◆ Data records:

((

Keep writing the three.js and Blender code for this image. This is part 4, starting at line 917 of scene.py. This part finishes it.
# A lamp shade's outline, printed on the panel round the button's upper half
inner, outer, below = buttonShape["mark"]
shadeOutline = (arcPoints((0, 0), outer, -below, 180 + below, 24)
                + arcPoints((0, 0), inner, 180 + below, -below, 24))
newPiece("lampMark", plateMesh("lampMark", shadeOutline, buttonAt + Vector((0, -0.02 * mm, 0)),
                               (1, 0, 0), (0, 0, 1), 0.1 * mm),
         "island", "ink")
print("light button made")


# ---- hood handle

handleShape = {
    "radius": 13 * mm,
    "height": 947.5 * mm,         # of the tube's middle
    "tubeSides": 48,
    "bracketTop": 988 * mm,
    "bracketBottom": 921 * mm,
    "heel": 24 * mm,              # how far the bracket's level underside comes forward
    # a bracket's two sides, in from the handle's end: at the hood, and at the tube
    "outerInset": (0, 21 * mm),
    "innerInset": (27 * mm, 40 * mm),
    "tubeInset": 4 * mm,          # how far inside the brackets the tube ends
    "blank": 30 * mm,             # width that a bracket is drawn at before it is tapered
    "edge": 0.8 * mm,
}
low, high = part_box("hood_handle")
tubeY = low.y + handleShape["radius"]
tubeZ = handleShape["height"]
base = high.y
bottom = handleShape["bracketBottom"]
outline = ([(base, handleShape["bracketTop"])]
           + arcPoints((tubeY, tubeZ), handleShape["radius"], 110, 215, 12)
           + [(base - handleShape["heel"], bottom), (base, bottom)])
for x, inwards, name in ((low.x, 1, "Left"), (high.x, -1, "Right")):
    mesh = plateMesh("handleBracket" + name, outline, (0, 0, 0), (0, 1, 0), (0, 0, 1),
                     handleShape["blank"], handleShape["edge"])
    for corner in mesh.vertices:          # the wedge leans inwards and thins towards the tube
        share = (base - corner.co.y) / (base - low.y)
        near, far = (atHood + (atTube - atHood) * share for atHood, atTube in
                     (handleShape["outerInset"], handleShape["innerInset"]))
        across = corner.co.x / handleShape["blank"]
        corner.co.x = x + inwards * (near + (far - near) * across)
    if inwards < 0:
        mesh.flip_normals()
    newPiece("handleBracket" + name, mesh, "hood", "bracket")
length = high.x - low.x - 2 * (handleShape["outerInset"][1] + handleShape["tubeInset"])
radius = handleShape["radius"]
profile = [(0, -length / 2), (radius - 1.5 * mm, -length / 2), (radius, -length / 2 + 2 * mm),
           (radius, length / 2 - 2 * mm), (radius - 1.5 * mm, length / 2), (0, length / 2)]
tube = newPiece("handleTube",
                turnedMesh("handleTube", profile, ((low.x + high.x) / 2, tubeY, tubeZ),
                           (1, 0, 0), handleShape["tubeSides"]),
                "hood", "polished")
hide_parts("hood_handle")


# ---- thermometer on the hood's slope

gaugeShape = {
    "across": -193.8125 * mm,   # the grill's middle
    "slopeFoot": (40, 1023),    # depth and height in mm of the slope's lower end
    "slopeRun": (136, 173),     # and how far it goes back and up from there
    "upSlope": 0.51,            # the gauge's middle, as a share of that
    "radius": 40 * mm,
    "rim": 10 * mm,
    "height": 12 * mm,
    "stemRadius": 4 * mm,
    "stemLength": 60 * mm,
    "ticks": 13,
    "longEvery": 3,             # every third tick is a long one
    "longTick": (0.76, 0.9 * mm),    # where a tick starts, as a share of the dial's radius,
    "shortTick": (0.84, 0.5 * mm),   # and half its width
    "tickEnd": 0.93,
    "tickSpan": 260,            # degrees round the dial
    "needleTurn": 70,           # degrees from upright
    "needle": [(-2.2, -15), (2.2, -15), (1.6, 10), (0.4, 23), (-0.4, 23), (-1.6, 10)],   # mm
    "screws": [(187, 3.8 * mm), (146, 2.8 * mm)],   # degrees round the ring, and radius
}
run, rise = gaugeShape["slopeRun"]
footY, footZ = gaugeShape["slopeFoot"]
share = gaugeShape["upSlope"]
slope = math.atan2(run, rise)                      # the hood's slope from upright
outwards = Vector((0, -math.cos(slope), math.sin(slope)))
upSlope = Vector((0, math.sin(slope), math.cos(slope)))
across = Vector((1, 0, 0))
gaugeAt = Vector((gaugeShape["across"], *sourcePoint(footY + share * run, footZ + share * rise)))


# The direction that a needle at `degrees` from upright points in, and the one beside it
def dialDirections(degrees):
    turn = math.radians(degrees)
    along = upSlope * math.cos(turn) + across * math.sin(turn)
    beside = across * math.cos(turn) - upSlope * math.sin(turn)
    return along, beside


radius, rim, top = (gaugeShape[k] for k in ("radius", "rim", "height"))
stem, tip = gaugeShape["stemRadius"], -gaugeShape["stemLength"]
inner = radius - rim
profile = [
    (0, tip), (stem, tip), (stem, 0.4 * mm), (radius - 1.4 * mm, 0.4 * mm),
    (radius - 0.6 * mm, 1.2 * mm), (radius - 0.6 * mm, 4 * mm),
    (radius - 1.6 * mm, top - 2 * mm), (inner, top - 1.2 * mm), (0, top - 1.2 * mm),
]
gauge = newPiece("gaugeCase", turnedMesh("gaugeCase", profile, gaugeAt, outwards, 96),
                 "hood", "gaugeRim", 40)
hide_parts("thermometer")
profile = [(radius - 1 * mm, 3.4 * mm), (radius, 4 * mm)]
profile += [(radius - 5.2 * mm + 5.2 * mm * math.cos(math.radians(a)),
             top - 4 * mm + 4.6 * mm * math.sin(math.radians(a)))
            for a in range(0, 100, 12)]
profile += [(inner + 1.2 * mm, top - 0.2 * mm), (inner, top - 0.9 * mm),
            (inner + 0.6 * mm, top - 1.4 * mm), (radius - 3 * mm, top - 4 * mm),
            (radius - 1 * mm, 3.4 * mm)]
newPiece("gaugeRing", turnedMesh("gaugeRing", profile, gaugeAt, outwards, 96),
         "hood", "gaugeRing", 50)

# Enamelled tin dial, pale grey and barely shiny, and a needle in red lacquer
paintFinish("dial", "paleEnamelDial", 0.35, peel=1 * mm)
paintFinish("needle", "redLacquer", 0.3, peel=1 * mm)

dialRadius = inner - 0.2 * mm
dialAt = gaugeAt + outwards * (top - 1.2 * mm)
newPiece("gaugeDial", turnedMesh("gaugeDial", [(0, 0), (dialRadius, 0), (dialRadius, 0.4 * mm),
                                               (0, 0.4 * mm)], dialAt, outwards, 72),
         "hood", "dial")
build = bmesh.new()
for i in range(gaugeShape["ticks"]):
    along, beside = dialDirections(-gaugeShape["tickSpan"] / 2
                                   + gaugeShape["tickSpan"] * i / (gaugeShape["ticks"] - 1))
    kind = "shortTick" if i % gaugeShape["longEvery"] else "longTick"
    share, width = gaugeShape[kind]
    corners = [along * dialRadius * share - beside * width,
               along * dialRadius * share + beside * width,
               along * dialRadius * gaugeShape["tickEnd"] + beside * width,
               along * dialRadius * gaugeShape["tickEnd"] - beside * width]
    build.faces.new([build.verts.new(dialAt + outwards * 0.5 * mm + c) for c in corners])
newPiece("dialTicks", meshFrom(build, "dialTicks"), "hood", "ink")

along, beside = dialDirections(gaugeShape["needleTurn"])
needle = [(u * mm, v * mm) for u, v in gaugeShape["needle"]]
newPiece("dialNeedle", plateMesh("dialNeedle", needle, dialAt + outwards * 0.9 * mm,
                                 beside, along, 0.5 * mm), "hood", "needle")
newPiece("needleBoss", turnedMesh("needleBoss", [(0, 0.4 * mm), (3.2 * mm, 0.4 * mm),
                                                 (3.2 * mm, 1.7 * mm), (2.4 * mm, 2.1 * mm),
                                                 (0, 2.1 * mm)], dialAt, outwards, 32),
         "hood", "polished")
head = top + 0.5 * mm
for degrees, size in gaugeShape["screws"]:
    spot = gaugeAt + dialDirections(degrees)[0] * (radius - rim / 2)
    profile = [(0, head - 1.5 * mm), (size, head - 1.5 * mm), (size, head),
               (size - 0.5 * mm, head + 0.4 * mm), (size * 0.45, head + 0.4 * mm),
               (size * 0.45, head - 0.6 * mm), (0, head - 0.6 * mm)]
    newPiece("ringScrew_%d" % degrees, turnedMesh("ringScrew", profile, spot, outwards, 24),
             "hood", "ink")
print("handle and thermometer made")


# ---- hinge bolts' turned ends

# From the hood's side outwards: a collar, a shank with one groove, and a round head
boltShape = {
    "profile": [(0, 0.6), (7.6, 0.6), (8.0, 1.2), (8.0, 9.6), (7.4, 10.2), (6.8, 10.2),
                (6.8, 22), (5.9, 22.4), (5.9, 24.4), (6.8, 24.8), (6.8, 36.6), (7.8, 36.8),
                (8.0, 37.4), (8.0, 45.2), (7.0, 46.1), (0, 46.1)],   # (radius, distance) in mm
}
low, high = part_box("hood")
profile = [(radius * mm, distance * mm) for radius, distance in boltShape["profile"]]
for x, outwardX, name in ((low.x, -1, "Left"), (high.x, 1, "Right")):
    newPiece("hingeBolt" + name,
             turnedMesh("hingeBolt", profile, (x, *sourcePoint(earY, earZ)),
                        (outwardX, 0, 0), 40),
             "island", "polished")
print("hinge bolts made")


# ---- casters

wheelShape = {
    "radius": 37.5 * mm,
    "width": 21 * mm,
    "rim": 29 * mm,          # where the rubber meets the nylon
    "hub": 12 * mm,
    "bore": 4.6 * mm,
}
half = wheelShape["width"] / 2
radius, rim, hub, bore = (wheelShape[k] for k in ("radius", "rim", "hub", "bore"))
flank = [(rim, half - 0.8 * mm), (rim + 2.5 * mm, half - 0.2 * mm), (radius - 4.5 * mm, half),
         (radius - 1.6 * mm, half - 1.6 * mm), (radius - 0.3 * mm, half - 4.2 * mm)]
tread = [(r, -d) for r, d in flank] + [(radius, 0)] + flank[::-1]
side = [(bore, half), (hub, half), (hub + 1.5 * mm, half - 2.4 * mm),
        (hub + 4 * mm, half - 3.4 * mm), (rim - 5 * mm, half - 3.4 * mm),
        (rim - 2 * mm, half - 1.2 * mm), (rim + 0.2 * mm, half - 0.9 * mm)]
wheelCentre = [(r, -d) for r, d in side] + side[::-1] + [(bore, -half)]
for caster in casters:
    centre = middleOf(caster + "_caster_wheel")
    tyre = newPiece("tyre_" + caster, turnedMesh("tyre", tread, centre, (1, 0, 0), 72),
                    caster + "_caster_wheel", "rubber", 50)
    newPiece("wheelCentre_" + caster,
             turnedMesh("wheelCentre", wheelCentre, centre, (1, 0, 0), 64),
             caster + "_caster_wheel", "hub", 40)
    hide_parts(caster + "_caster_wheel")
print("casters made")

))
((

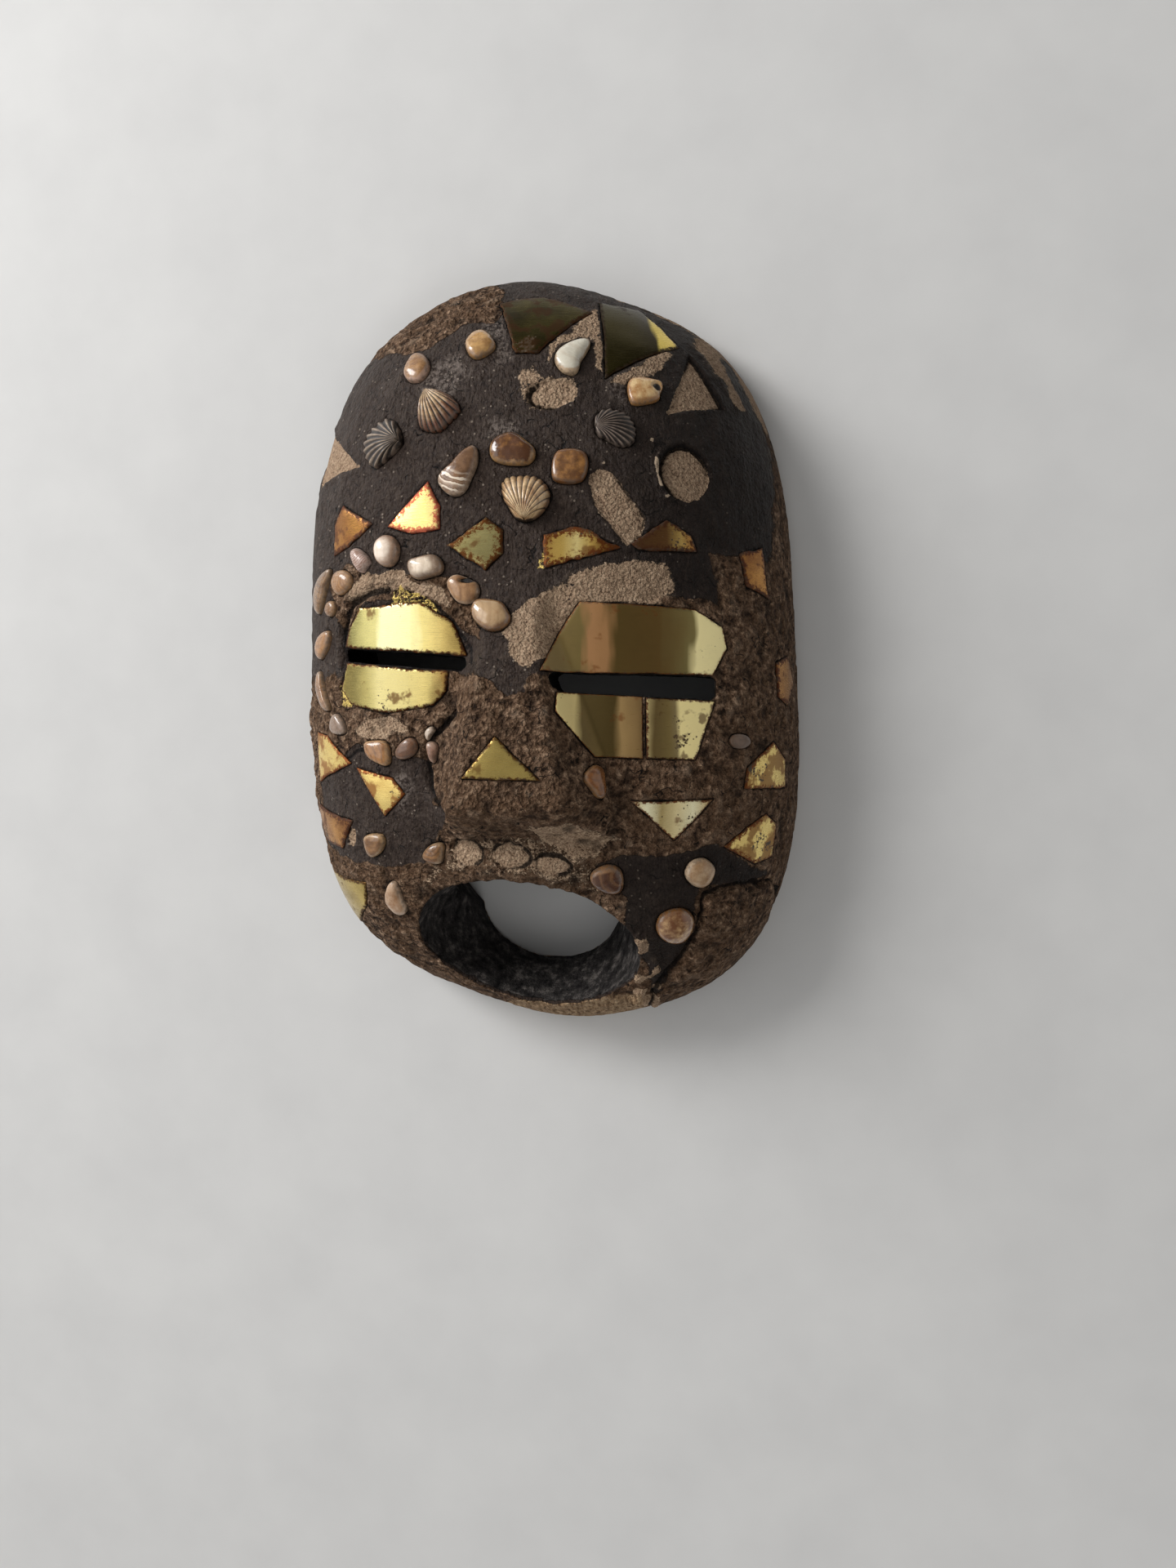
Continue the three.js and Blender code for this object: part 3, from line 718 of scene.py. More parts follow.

))

Retype precisely, and only, the span of lines that opens at the line containing "Keep writing the" and closes at the line containing "# ---- hood handle", both inclusive.

Keep writing the three.js and Blender code for this image. This is part 4, starting at line 917 of scene.py. This part finishes it.
# A lamp shade's outline, printed on the panel round the button's upper half
inner, outer, below = buttonShape["mark"]
shadeOutline = (arcPoints((0, 0), outer, -below, 180 + below, 24)
                + arcPoints((0, 0), inner, 180 + below, -below, 24))
newPiece("lampMark", plateMesh("lampMark", shadeOutline, buttonAt + Vector((0, -0.02 * mm, 0)),
                               (1, 0, 0), (0, 0, 1), 0.1 * mm),
         "island", "ink")
print("light button made")


# ---- hood handle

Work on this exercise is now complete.